Work to be completed: Starting with the first line and ending with the line that holds "# enough to", repeat the material exactly.

Data segment:
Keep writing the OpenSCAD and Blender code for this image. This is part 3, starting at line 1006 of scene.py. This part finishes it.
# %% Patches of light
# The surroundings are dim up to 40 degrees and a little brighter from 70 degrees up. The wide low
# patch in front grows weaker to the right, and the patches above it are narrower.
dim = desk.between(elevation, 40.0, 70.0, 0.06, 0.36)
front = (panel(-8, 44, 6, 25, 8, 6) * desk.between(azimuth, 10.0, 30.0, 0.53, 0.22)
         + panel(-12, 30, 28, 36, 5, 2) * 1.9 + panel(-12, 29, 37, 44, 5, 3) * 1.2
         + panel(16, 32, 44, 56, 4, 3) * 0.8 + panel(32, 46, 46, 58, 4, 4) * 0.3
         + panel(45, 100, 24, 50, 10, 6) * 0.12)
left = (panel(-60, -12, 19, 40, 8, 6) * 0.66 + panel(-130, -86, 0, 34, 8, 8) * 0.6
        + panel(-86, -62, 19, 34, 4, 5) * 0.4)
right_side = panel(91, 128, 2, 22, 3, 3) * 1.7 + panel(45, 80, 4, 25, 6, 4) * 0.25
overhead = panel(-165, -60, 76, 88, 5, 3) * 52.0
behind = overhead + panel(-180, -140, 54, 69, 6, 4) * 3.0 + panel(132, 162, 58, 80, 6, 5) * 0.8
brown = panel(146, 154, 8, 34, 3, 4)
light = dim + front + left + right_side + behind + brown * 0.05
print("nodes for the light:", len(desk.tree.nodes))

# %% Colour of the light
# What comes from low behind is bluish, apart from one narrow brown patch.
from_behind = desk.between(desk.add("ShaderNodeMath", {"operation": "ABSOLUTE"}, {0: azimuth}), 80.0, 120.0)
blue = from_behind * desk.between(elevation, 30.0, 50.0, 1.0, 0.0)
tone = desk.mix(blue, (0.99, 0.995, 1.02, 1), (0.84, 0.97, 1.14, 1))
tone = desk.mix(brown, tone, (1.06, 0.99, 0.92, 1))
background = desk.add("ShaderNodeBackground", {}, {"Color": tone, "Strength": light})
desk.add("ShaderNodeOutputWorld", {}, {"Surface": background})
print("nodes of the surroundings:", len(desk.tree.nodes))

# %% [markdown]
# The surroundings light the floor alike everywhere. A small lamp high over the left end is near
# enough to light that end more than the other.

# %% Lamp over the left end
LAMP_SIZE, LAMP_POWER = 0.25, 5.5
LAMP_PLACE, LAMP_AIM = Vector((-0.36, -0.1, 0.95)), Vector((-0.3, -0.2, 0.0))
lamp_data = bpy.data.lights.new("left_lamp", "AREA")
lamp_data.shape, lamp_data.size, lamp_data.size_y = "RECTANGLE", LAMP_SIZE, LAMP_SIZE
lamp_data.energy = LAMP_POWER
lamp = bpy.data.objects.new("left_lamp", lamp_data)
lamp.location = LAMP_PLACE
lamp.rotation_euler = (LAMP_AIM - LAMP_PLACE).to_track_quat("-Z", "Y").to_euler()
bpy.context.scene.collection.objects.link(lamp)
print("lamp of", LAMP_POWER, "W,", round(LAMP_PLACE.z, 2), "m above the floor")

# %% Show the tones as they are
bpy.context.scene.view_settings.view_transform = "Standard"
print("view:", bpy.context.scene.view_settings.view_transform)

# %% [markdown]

Answer for this exercise:
Keep writing the OpenSCAD and Blender code for this image. This is part 3, starting at line 1006 of scene.py. This part finishes it.
# %% Patches of light
# The surroundings are dim up to 40 degrees and a little brighter from 70 degrees up. The wide low
# patch in front grows weaker to the right, and the patches above it are narrower.
dim = desk.between(elevation, 40.0, 70.0, 0.06, 0.36)
front = (panel(-8, 44, 6, 25, 8, 6) * desk.between(azimuth, 10.0, 30.0, 0.53, 0.22)
         + panel(-12, 30, 28, 36, 5, 2) * 1.9 + panel(-12, 29, 37, 44, 5, 3) * 1.2
         + panel(16, 32, 44, 56, 4, 3) * 0.8 + panel(32, 46, 46, 58, 4, 4) * 0.3
         + panel(45, 100, 24, 50, 10, 6) * 0.12)
left = (panel(-60, -12, 19, 40, 8, 6) * 0.66 + panel(-130, -86, 0, 34, 8, 8) * 0.6
        + panel(-86, -62, 19, 34, 4, 5) * 0.4)
right_side = panel(91, 128, 2, 22, 3, 3) * 1.7 + panel(45, 80, 4, 25, 6, 4) * 0.25
overhead = panel(-165, -60, 76, 88, 5, 3) * 52.0
behind = overhead + panel(-180, -140, 54, 69, 6, 4) * 3.0 + panel(132, 162, 58, 80, 6, 5) * 0.8
brown = panel(146, 154, 8, 34, 3, 4)
light = dim + front + left + right_side + behind + brown * 0.05
print("nodes for the light:", len(desk.tree.nodes))

# %% Colour of the light
# What comes from low behind is bluish, apart from one narrow brown patch.
from_behind = desk.between(desk.add("ShaderNodeMath", {"operation": "ABSOLUTE"}, {0: azimuth}), 80.0, 120.0)
blue = from_behind * desk.between(elevation, 30.0, 50.0, 1.0, 0.0)
tone = desk.mix(blue, (0.99, 0.995, 1.02, 1), (0.84, 0.97, 1.14, 1))
tone = desk.mix(brown, tone, (1.06, 0.99, 0.92, 1))
background = desk.add("ShaderNodeBackground", {}, {"Color": tone, "Strength": light})
desk.add("ShaderNodeOutputWorld", {}, {"Surface": background})
print("nodes of the surroundings:", len(desk.tree.nodes))

# %% [markdown]
# The surroundings light the floor alike everywhere. A small lamp high over the left end is near
# enough to light that end more than the other.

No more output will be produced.